Modeling code records
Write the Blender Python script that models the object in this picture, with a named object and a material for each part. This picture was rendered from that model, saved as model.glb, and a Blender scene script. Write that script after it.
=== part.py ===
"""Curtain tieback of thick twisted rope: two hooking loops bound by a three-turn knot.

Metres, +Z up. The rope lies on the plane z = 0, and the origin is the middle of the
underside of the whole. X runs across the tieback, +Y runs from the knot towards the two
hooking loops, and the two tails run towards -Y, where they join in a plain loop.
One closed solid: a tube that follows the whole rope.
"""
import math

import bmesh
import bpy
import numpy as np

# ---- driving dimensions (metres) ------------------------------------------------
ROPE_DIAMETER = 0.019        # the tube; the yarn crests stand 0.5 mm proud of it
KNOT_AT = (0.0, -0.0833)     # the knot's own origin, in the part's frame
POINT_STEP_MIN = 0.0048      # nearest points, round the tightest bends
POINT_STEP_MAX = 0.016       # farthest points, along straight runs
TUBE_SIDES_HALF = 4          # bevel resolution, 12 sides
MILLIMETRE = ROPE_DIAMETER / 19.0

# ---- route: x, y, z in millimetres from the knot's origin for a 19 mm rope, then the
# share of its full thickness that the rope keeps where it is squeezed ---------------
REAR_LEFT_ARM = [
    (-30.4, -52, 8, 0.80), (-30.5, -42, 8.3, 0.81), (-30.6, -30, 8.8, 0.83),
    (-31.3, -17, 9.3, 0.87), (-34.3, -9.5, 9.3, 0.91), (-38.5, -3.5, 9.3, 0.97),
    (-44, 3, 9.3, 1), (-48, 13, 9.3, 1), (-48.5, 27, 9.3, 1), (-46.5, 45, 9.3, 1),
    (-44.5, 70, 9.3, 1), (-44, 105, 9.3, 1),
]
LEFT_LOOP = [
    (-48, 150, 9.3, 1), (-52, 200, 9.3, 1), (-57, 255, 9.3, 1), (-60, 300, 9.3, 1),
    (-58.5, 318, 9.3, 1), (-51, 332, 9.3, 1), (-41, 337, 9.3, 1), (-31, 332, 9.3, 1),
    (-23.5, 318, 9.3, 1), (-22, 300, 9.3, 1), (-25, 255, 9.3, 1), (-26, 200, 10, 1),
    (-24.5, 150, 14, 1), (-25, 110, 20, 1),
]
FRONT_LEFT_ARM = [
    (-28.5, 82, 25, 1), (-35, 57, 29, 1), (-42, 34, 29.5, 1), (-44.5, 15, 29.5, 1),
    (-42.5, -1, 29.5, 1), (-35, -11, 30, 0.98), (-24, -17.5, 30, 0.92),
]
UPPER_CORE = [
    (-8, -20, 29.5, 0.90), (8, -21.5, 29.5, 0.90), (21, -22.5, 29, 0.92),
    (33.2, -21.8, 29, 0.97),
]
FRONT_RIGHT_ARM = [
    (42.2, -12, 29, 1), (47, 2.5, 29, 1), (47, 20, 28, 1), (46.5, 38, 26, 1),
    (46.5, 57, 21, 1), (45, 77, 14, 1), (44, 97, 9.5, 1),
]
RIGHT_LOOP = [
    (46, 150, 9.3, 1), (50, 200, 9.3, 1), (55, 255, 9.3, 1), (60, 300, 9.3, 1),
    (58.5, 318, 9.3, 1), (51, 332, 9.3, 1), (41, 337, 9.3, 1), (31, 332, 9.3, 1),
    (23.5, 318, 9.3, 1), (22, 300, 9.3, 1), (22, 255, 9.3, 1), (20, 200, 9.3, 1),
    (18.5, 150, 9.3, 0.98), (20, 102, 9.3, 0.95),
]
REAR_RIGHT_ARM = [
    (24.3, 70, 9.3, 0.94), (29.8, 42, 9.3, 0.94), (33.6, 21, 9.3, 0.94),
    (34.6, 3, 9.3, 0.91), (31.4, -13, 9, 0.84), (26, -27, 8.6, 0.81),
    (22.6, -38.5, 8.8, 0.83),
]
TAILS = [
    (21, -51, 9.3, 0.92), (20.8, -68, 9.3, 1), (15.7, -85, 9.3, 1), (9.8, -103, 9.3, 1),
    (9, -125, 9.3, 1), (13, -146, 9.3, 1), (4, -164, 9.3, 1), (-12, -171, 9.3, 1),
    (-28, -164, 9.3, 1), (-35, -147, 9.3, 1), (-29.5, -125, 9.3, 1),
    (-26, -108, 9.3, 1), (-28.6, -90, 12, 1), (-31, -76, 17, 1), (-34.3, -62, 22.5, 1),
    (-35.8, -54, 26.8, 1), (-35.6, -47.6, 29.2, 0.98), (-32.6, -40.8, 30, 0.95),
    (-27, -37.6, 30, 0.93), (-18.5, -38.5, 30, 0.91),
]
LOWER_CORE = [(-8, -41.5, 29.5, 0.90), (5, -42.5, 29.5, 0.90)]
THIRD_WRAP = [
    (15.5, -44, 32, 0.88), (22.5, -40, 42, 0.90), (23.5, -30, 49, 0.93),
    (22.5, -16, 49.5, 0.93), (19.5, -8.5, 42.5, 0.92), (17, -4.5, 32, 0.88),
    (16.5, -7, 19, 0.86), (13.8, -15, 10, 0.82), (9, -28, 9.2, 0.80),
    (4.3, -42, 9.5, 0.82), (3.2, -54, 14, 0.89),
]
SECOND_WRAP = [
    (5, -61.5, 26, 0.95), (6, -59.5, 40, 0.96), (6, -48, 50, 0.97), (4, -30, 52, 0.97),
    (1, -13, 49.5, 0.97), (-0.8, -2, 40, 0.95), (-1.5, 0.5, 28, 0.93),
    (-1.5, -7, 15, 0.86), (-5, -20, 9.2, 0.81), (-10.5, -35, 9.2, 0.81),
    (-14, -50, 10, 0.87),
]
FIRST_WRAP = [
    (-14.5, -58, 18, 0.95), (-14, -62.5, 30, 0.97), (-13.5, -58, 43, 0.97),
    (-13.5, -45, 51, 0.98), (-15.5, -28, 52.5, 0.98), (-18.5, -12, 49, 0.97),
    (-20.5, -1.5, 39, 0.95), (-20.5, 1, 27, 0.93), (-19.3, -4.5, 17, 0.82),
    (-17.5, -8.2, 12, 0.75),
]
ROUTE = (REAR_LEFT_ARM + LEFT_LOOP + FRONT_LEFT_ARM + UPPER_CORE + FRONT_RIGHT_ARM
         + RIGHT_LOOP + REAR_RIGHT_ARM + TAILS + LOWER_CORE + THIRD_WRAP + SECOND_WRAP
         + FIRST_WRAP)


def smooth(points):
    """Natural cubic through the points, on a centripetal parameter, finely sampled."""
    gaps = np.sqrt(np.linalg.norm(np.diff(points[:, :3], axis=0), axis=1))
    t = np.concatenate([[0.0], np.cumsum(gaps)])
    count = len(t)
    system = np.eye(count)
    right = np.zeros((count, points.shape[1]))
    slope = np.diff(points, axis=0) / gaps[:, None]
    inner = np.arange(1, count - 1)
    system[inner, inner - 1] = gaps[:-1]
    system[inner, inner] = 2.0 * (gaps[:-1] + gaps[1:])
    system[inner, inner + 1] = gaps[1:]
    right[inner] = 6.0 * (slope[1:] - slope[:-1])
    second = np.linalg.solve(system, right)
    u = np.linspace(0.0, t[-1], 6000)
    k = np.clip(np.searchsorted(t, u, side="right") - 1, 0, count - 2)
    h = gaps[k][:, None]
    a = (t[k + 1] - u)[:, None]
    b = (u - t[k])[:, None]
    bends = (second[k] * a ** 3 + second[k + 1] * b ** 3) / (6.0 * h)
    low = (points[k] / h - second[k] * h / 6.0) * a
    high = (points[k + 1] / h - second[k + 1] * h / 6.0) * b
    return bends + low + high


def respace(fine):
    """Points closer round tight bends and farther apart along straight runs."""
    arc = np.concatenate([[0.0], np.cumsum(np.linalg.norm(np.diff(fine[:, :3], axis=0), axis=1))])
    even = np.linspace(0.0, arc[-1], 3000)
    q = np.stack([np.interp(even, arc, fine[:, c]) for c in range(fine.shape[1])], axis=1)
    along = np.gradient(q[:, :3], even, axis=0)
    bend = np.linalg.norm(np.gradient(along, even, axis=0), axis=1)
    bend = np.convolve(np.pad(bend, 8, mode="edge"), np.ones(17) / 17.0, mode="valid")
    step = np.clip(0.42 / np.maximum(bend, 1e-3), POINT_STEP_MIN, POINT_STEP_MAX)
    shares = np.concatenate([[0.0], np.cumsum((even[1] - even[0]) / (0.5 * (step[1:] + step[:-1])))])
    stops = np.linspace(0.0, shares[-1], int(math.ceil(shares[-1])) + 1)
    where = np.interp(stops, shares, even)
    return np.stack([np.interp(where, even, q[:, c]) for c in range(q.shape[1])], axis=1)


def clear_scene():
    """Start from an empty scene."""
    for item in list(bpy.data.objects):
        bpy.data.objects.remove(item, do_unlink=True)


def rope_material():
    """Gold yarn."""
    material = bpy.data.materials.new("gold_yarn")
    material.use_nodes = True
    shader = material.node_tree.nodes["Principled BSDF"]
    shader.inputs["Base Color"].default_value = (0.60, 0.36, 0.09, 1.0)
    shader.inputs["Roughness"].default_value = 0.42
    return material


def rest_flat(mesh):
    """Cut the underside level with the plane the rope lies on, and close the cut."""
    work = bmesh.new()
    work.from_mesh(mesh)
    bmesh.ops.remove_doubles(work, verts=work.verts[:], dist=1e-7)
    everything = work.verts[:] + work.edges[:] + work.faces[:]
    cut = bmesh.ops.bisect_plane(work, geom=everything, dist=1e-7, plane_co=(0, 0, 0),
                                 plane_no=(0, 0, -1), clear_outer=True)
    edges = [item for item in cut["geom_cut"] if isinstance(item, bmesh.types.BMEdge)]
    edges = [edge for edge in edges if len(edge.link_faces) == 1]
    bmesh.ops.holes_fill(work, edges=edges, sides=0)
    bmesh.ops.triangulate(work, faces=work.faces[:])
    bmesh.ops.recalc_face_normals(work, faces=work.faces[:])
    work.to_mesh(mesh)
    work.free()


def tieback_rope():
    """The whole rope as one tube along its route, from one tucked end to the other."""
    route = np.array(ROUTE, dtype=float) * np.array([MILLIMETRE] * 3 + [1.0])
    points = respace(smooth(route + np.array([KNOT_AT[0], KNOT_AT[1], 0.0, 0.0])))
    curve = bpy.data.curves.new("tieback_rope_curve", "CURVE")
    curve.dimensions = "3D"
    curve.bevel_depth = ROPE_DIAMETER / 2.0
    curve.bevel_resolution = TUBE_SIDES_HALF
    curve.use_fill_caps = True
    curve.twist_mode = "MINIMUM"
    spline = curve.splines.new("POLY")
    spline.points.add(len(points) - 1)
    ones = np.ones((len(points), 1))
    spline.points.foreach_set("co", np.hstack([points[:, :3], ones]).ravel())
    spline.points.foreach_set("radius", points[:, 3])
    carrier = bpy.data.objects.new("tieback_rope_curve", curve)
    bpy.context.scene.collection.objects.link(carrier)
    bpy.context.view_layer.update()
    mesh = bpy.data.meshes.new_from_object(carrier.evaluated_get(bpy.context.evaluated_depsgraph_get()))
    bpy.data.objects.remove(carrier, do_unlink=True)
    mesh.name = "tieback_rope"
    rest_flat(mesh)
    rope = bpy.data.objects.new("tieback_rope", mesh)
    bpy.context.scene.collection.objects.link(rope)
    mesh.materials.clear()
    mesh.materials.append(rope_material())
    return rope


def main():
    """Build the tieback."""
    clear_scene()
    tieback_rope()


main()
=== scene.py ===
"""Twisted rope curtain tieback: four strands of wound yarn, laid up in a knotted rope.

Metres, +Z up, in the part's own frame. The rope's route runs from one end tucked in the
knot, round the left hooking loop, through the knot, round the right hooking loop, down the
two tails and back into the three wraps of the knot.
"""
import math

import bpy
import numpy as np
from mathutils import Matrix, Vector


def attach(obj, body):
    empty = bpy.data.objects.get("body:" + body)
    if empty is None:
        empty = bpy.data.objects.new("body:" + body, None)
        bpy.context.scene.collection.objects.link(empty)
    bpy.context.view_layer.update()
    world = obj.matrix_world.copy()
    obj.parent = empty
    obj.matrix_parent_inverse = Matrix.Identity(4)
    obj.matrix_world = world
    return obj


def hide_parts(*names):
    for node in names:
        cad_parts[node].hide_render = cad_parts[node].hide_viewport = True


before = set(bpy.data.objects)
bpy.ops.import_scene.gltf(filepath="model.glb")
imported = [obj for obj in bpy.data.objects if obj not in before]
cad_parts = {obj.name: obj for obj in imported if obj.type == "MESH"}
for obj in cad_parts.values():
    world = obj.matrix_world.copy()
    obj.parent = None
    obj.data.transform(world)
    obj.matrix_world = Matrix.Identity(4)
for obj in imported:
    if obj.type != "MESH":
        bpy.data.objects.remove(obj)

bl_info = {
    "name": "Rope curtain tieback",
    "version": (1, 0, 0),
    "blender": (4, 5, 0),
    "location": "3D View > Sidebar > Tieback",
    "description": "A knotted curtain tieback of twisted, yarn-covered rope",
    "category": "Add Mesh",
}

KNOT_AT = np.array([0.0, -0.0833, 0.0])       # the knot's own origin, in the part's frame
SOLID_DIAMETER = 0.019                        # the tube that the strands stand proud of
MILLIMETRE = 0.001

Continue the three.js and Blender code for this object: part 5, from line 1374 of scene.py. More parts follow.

# STATED PROBLEM
Extract exactly and only these lines: the line containing "return rope", the line containing "bpy.data.objects.remove(obj)", and every line between them.

# SOLVED EXERCISE
    return rope


def main():
    """Build the tieback."""
    clear_scene()
    tieback_rope()


main()
=== scene.py ===
"""Twisted rope curtain tieback: four strands of wound yarn, laid up in a knotted rope.

Metres, +Z up, in the part's own frame. The rope's route runs from one end tucked in the
knot, round the left hooking loop, through the knot, round the right hooking loop, down the
two tails and back into the three wraps of the knot.
"""
import math

import bpy
import numpy as np
from mathutils import Matrix, Vector


def attach(obj, body):
    empty = bpy.data.objects.get("body:" + body)
    if empty is None:
        empty = bpy.data.objects.new("body:" + body, None)
        bpy.context.scene.collection.objects.link(empty)
    bpy.context.view_layer.update()
    world = obj.matrix_world.copy()
    obj.parent = empty
    obj.matrix_parent_inverse = Matrix.Identity(4)
    obj.matrix_world = world
    return obj


def hide_parts(*names):
    for node in names:
        cad_parts[node].hide_render = cad_parts[node].hide_viewport = True


before = set(bpy.data.objects)
bpy.ops.import_scene.gltf(filepath="model.glb")
imported = [obj for obj in bpy.data.objects if obj not in before]
cad_parts = {obj.name: obj for obj in imported if obj.type == "MESH"}
for obj in cad_parts.values():
    world = obj.matrix_world.copy()
    obj.parent = None
    obj.data.transform(world)
    obj.matrix_world = Matrix.Identity(4)
for obj in imported:
    if obj.type != "MESH":
        bpy.data.objects.remove(obj)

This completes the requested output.